Pluralismo
A Entidade Reguladora para a Comunicação Social (ERC) tornou-se notícia ao longo do último ano – e particularmente nos últimos dias – pelas piores razões. Desde então funciona (se é que os últimos tempos se pode classificar como funcional) nos mínimos, com apenas três dos cinco membros em funções, quando são necessários três votos para aprovar o que quer que seja.
Isto porque PS e PSD não se entendem quanto à eleição dos quatro membros a serem eleitos pelo Parlamento, já que está armadilhada através da exigência de uma maioria de dois terços – impossível sem o voto de ambas as bancadas –, funcionando como obsctáculo ou, neste momento, travão ao seu funcionamento e conformidade constitucional.
A ERC foi criada em 2005 para concentrar amplas competências na regulação da comunicação social, alargadas recentemente com novas atribuições em período eleitoral. Na altura, o negócio foi feito pelo bloco central de maneira a que dividissem entre si os membros da entidade, com o quinto a ser cooptado pelos eleitos. O histórico mostra que essa norma não passou de um formalismo, já que aos quatro eleitos era imposto o nome do quinto por PS e PSD – pelo que se diz, a verdadeira razão do desentendimento actual. Um historial que revela o seu carácter: nomeada e capturada pelo bloco central e colocada ao serviço do poder económico.
Mas nada disto devia ser novidade: corresponde ao que alertou o PCP, tanto aquando da criação da ERC como da eleição dos seus primeiros elementos.

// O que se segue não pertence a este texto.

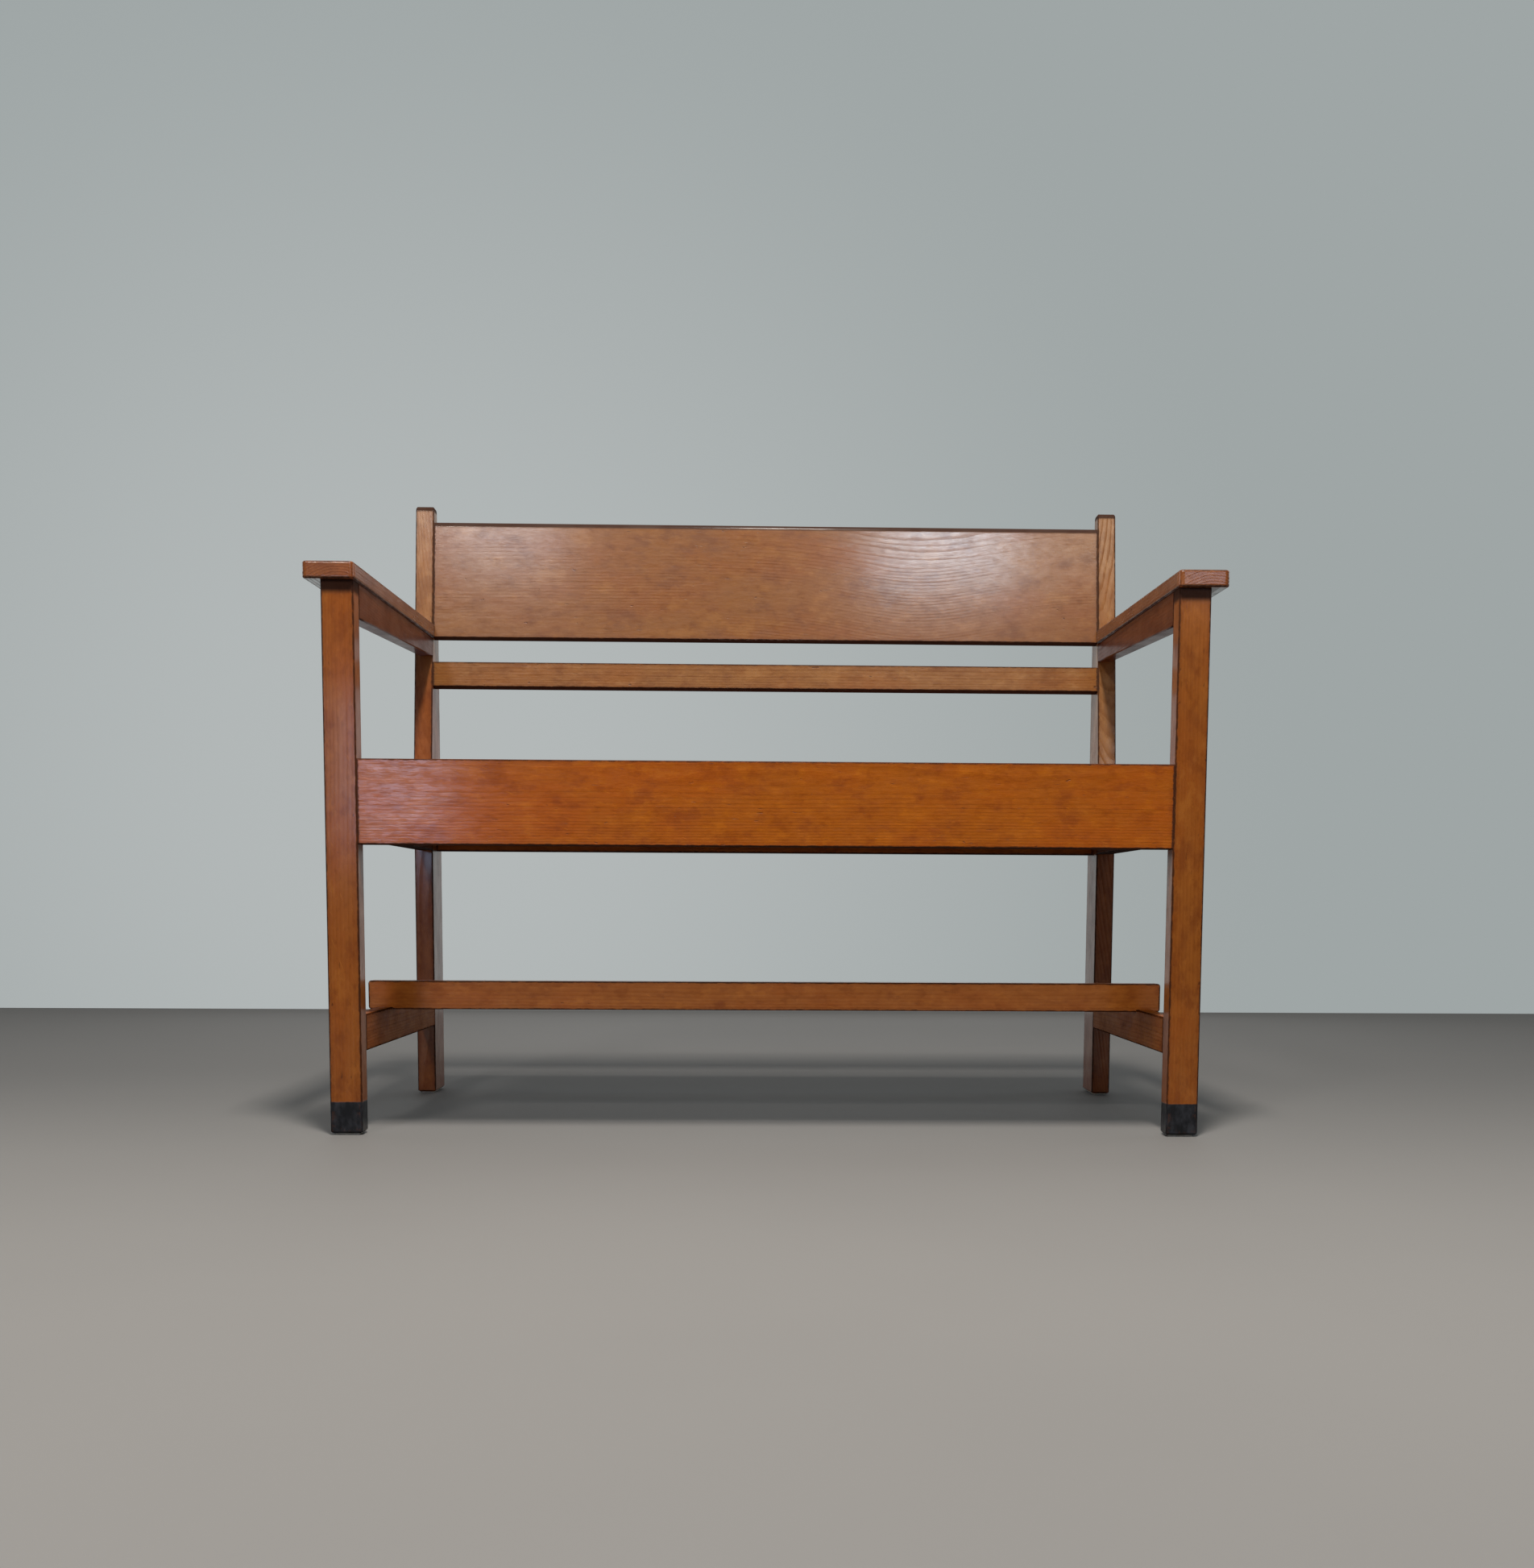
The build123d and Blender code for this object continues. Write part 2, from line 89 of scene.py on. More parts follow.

A inoperância da ERC revelou-se na última semana, quando chamada a dar um parecer vinculativo à compra da Media Capital, que detém toda uma cadeia da produção à difusão de conteúdos audiovisuais (com posições de liderança na TV, rádio e Internet), pela Altice, através da PT/Meo, a maior operadora de telecomunicações, líder de mercado na televisão por cabo, operadora única da TDT, dona da rede de fibra óptica e do SIRESP. Mas como era necessária a unanimidade dos três membros que restam e o seu presidente escolheu contrariar o próprio parecer dos serviços jurídicos da ERC, que podia travar o negócio, passou a responsabilidade para a Autoridade da Concorrência.
O processo é de tal forma paradoxal que o documento técnico elenca as razões para que o negócio não se faça: no plano da concorrência, da liberdade de imprensa, da viabilidade de outros meios, da degradação do serviço de TDT ou do acesso a outros órgãos. «A presente operação não permite antever benefícios em prol do pluralismo no sistema mediático português», diz-se antes de ser assumida a não-decisão.
Outro episódio recente confirma o diagnóstico. Numa decisão sobre um protesto da CDU em período eleitoral, cuidadosamente gerida para que seja inútil, tomada dez dias após as autárquicas, a entidade reconhece razão à CDU mas decide apenas «sensibilizar» o jornal em causa para «que as peças jornalísticas [estejam] conformes às normas ético-jurídicas».
Em ambos os casos, perante todas as evidências de violação das normas e dos princípios que a ERC está legalmente obrigada a proteger, a entidade revela talento para a análise. Mas os seus defeitos de fabrico impedem-na de decidir o que quer que seja, cumprindo o objectivo dos que a criaram: submeter o pluralismo aos interesses do poder económico.